Nella storia lunga e dolorosa di questi 35 anni sono emerse quelle tipiche mancanze investigative e di scrupolo che in posti periferici costruiscono dettagli mancanti e chiari. Ci furono depistaggi? Confesso che non mi sono chiari. Il legame della condannata di primo grado con un appartenente ad un corpo di polizia è elemento debole per giustificare un’architrave di tale portata. Certi misteri decennali a volte hanno verità più semplici di quello che sembra.
Le sciatteria e la civiltà giuridica
Osservo che ci sono state molte imperizie e approssimazioni, sciatterie rilevanti. Ero un giovane cronista nel 1989. Mi sembra che a quel tempo non abbiamo saputo porre le domande giuste e come stampa ci affidammo troppo facilmente alla verità ufficiale.

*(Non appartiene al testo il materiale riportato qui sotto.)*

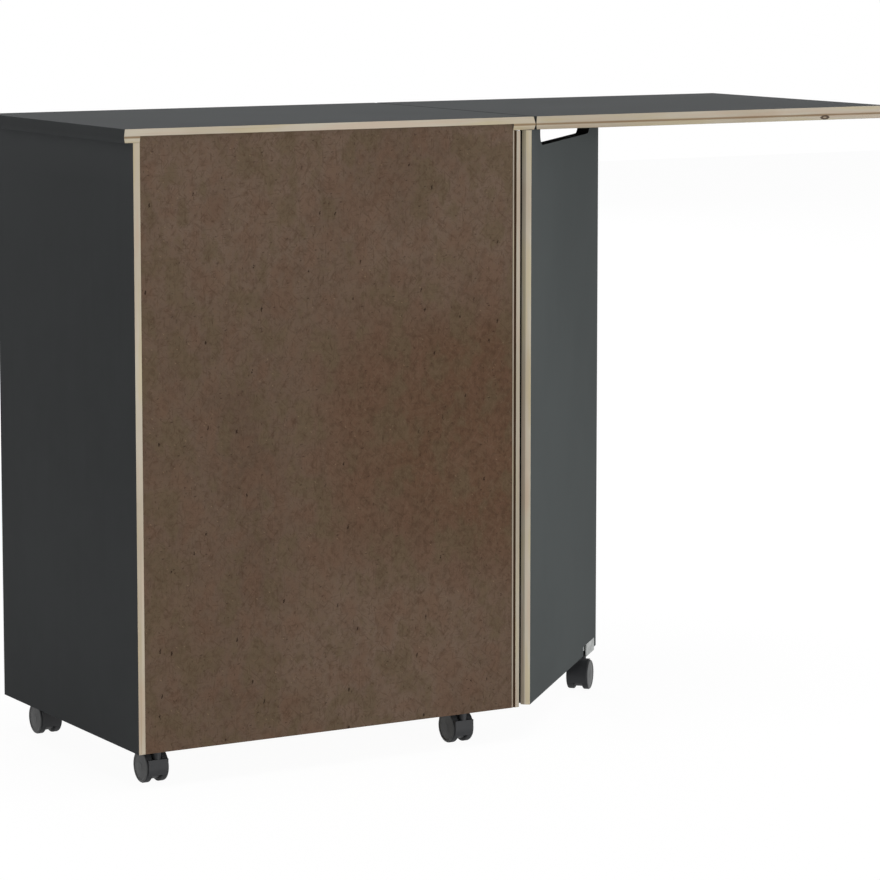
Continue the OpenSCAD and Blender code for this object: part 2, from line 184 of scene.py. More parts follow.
class Finish(Nodes):
    """A material made of nodes."""

    def __init__(self, name, colour):
        self.material = bpy.data.materials.new(name)
        self.material.use_nodes = True
        self.material.diffuse_color = (*colour, 1)
        super().__init__(self.material.node_tree)
        self.output = self.tree.nodes.new("ShaderNodeOutputMaterial")

    def place(self, turn=(0, 0, 0), size=(1, 1, 1), centre=(0, 0, 0)):
        """Object coordinates from centre, along turned axes, in steps of size metres."""
        point = self.node("ShaderNodeTexCoord", output="Object")
        return self.node("ShaderNodeMapping", {"vector_type": "TEXTURE"}, {
            "Vector": point, "Rotation": turn, "Scale": size, "Location": centre,
        })

    def away(self, centre, reach, turn=(0, 0, 0)):
        """Distance from centre, in steps of reach metres along turned axes."""
        return self.node("ShaderNodeVectorMath", {"operation": "LENGTH"}, {
            0: self.place(turn, reach, centre),
        }, "Value")

    def noise(self, place, scale, detail=3, rough=0.5, warp=0):
        """Drifting values about 0.5. A larger scale gives finer drifts."""
        return self.node("ShaderNodeTexNoise", {}, {
            "Vector": place, "Scale": scale, "Detail": detail,
            "Roughness": rough, "Distortion": warp,
        })

    def cells(self, place, scale, output):
        """Distance from the nearest of many scattered points, or the colour drawn for it."""
        return self.node("ShaderNodeTexVoronoi", {"feature": "F1"}, {
            "Vector": place, "Scale": scale, "Randomness": 1.0,
        }, output)

    def step(self, value, low, high, smooth=True):
        """0 below low, 1 above high."""
        kind = "SMOOTHSTEP" if smooth else "LINEAR"
        return self.node("ShaderNodeMapRange", {"interpolation_type": kind}, {
            "Value": value, "From Min": low, "From Max": high,
        })

    def mix(self, share, first, second, blend="MIX"):
        """Colour first at share 0, second at share 1."""
        first, second = (
            value if isinstance(value, Socket) else (*value, 1) for value in (first, second)
        )
        return self.node("ShaderNodeMix", {"data_type": "RGBA", "blend_type": blend}, {
            "Factor_Float": share, "A_Color": first, "B_Color": second,
        }, "Result_Color")

    def stain(self, tone, value, low, high, share, colour):
        """The tone, with up to that share of a colour as value goes from low to high."""
        return self.mix(self.step(value, low, high) * share, tone, colour)

    def split(self, vector):
        """The three parts of a vector or colour."""
        made = self.node("ShaderNodeSeparateXYZ", {}, {"Vector": vector})
        outputs = made.link.node.outputs
        return [Socket(self, socket) for socket in outputs]

    def surface(self, colour, rough, height=None, relief=0.0002, **uniform):
        """Ends the finish: colour, roughness, relief, and values that are the same all over."""
        inputs = {
            "Base Color": colour if isinstance(colour, Socket) else (*colour, 1),
            "Roughness": rough,
        }
        if height is not None:
            inputs["Normal"] = self.node("ShaderNodeBump", {}, {
                "Height": height, "Distance": relief, "Strength": 1.0,
            })
        inputs.update(uniform)
        shader = self.node("ShaderNodeBsdfPrincipled", {}, inputs)
        self.tree.links.new(shader.link, self.output.inputs["Surface"])
        return self.material


# Finishes. The grain of wood runs along X of the turned axes: along the desk, up, or front to rear


LEVEL = (0, 0, 0)
UPRIGHT = (0, math.radians(90), 0)
DEEP = (0, 0, math.radians(90))


def times(colour, share):
    """A colour, lighter or darker by a share."""
    return tuple(min(1, part * share) for part in colour)


def wood_tones(colour, late, brown):
    """Early wood of a colour, with late wood and darkest streaks as shares of it."""
    return (tuple(colour), times(colour, late), times(colour, brown))


def painted_wood(name, turn, looks, paint, light_under_top=False):
    """Matt paint on pine: fine roller stipple, faint grain below, slight drifts of tone.

    Its last argument paints light on it towards its upper end, to make up for the shadow of the
    worktop's overhang.
    """
    made = Finish(name, paint)
    place = made.place(turn)
    grain = made.noise(made.place(turn, (0.3, 0.014, 0.014)), 1, 5, 0.6, 0.3)
    stipple = made.noise(place, 900, 2, 0.6)
    drift = made.noise(place, 3.1, 3, 0.5)
    cloud = made.noise(place, 26, 4, 0.55)
    uneven = made.step(drift * 0.6 + cloud * 0.25 + grain * 0.15, 0.36, 0.64)
    tone = made.mix(uneven, times(paint, 0.93), times(paint, 1.07))
    # Painted light: lighter paint towards the upper end, against the shadow of the worktop's overhang
    if light_under_top:
        rise = made.split(made.place())[2]
        wide = made.step(rise, SIDE_TOP - WIDE_SHADE, SIDE_TOP)
        sharp = made.step(rise, SIDE_TOP - SHARP_SHADE, SIDE_TOP, False)
        tone = made.mix(wide * 0.45 + sharp * 0.55, tone, times(paint, 1.34))
    rough = made.step(cloud * 0.6 + grain * 0.4, 0.2, 0.8, False) * 0.1 + looks.paint_rough
    height = grain * 0.5 + stipple * 0.35
    return made.surface(tone, rough, height, 0.00016, **{"Specular IOR Level": looks.paint_sheen})


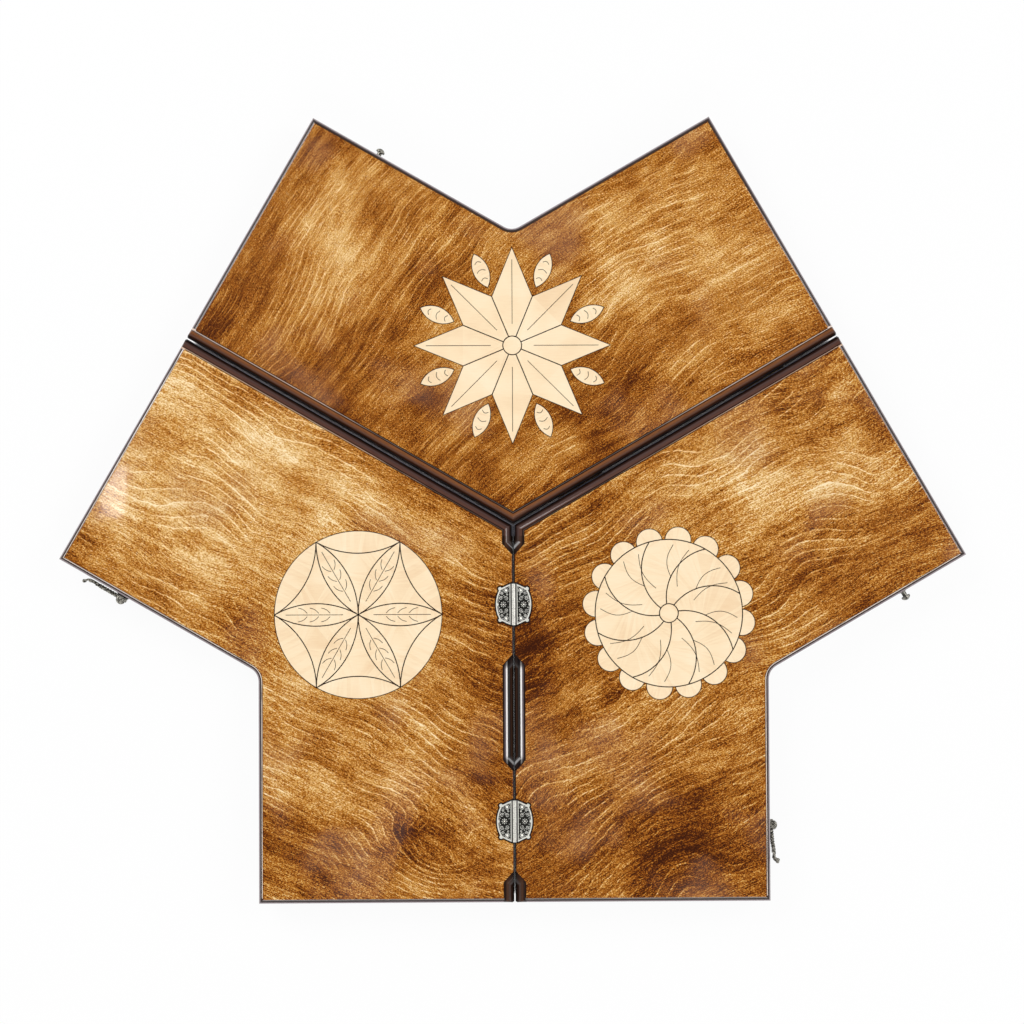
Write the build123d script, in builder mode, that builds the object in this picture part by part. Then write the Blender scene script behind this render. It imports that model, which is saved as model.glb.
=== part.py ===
"""Folding game board for three players: three hinged chevron trays, lying open with their outer faces up.

Millimetres, +Z up. The origin is under the middle of the whole set, on the surface that it stands on.
The three seams meet at the junction. An arm runs along each seam, and each tray holds half of two arms.
"""
import os
from collections import namedtuple
from math import cos, radians, sin, tan

from build123d import *

os.makedirs("parts", exist_ok=True)

# Trays
arm_spread = 120.0  # degrees between neighbouring arms
arm_width = 402.0
arm_reach = 297.0  # from the junction to an arm's end
tray_height = 35.0  # from rim to outer face
panel_thickness = 9.0
wall_thickness = 10.0
field_thickness = 3.0
seam_gap = 1.0
inside_corner = 12.0  # radius of the corner between a tray's two side faces
edge_round = 4.5  # radius along the free edges of an outer face
rim_round = 1.2  # radius along the free edges of a rim
board_gap = 0.1  # round a field inside its walls

# Moulding along the seam edges
mould_width = 7.8
mould_step = 1.0  # depth of the square step at its outer edge
mould_flat = 0.6  # width of the flat below that step
mould_land = 0.4  # flat left beside the seam
mould_stop = 48.0  # from a face hinge's middle to the shoulders of the moulding's pointed end
mould_point = 9.2  # how far the point leads past its shoulders
mould_spare = 1.2  # how far the section to cut reaches past the seam face

# Playing field
points_per_side = 6
point_length = 132.0
point_gap = 1.0  # between neighbouring points at their feet
point_margin = 1.5  # from a point's foot to the wall
veneer_thickness = 0.8

# Inlaid motifs
motif_distance = 141.0  # from the junction to a motif's middle
inlay_thickness = 1.2
inlay_gap = 0.8  # strip of dark wood between neighbouring inlays
star_radius = 78.0
star_waist = 42.0  # radius of the star's inside corners
star_rays = 8
leaf_foot = 50.0  # radius at which the leaves between the rays start
leaf_half_width = 6.0
flower_radius = 66.0
flower_petals = 6
whirl_radius = 58.0
whirl_bend = 13.0  # how far a blade's edge bows out of straight
whirl_blades = 8
scallop_radius = 10.0  # of the half-round shapes round the whirl
bead_radius = 7.0

# Face hinges, on the outer faces across the seam of the front arm
hinge_inset = 63.0  # middle of the inner hinge, from the junction
hinge_end_inset = 64.0  # middle of the outer hinge, from the arm's end
face_leaf_length = 32.6
face_leaf_reach = 13.9
face_leaf_thickness = 1.0
face_barrel_radius = 1.7
face_pin_radius = 0.8
face_axis_rise = 0.8  # hinge axis above the outer faces
face_ear_station = 12.3  # corner ears of a leaf, along the seam and across it
face_ear_reach = 10.6
face_ear_radius = 1.4
face_rim_width = 1.1
face_rim_height = 0.35
nail_station = 11.0  # nails of a leaf, along the seam and across it
nail_reach = 5.8
nail_shank_radius = 0.7
nail_head_radius = 1.3
nail_length = 7.0
nail_head_height = 0.55

# Rim hinges, let into the rims across the seam of the right arm
rim_leaf_length = 40.0
rim_leaf_reach = 8.6
rim_leaf_thickness = 1.0
rim_barrel_radius = 1.5
rim_pin_radius = 0.7
rim_axis_rise = 0.2  # hinge axis outside the plane of the rims
rim_leaf_corner = 2.0
screw_station = 12.0  # screws of a leaf, along the seam and across it
screw_reach = 5.2
screw_head_radius = 1.7
screw_head_depth = 0.8
screw_shank_radius = 0.9
screw_length = 9.0
screw_slot_width = 0.4
screw_slot_depth = 0.35

# Hinges of both kinds
knuckle_count = 5
knuckle_gap = 0.2
running_gap = 0.05  # radial, between a pin and its knuckles
barrel_gap = 0.3  # between a barrel and the wood
mortise_gap = 0.6  # round a leaf in its mortise
seat_gap = 0.05  # between hardware and the wood that holds it

# Hooks and latch studs, on the side faces
latch_inset = 57.0  # from the arm's end
hook_reach = 25.0  # from the pivot to the stud that the hook holds
right_hook_lift = 38.0  # degrees that the right hook stands above level
stem_radius = 1.9
stud_head_radius = 3.6
stud_head_height = 3.2
stud_lip_height = 1.0  # of the straight part below the head's dome
stud_head_stand = 4.9  # underside of a stud's head, from the side face
stud_flange_radius = 3.1
stud_flange_height = 0.9
stud_screw_radius = 1.3
stud_screw_length = 8.0
plate_radius = 5.2
plate_height = 1.3
plate_lobes = 8
plate_lobe_radius = 1.3
eye_radius = 4.6
eye_thickness = 3.0
hook_side_play = 0.3
arm_radius = 1.3  # of the plain neck at each end of the arm
twist_width = 2.6  # of the twisted square bar between the necks
twist_steps = 14
twist_step = 45.0  # degrees
claw_radius = 4.4
claw_thickness = 2.2
claw_gap = 0.25  # round the stem in the claw's notch
tab_width = 3.6
tab_thickness = 1.5
tab_level = 2.3  # length of the finger tab before its bend
tab_slope = 2.1  # length of its bent part, along the arm
tab_rise = 2.6  # how far the bent part leads away from the wall
tab_curl_radius = 1.4

# Derived sizes
seam_rise = radians(90 - arm_spread / 2)
arm_half = arm_width / 2
hinge_stations = (hinge_inset, arm_reach - hinge_end_inset)
latch_station = arm_reach - latch_inset
seam_face = seam_gap / 2
rim_z = rim_barrel_radius + rim_axis_rise
outer_z = rim_z + tray_height
panel_z = outer_z - panel_thickness
field_z = panel_z - field_thickness
end_inner = arm_reach - wall_thickness
side_inner = arm_half - wall_thickness
mould_round = mould_width - mould_flat - mould_land
mould_depth = mould_step + mould_round
highest_corner = arm_reach * sin(seam_rise) + arm_half * cos(seam_rise)
junction_y = (arm_reach - highest_corner) / 2

# Turn of each tray about the junction, from the rear one
rear_turn = 0.0
left_turn = arm_spread
right_turn = -arm_spread

UP = Vector(0, 0, 1)
DOWN = Vector(0, 0, -1)

Hinge = namedtuple("Hinge", "length reach thickness barrel pin rise")
face_hinge = Hinge(
    face_leaf_length, face_leaf_reach, face_leaf_thickness, face_barrel_radius, face_pin_radius, face_axis_rise
)
rim_hinge = Hinge(
    rim_leaf_length, rim_leaf_reach, rim_leaf_thickness, rim_barrel_radius, rim_pin_radius, rim_axis_rise
)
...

Il peso dell’opinione pubblica tifosa nel corso del tempo ha impedito l’oblio e le verità di comodo, ma ritengo che non ha influenzato una magistrata di riconosciuto equilibrio qual è Paola Lucente.
La difesa di Isabella Internò rifletta sui suoi errori che pur ci sono stati a cercare vie laterali dal processo e nell’Appello adoperi meglio i suoi argomenti a favore. Il desiderio di Giustizia negata e ottenuta parzialmente non dimentichi la presunzione d’innocenza di una condannata in primo grado che dopo il verdetto si continua a dichiarare innocente.
Si tratta di civiltà giuridica. Non va molto di moda. Va comunque sempre garantita per la difesa non di una presunta colpevole ma della libertà di tutti. Il caso Bergamini non è ancora finito.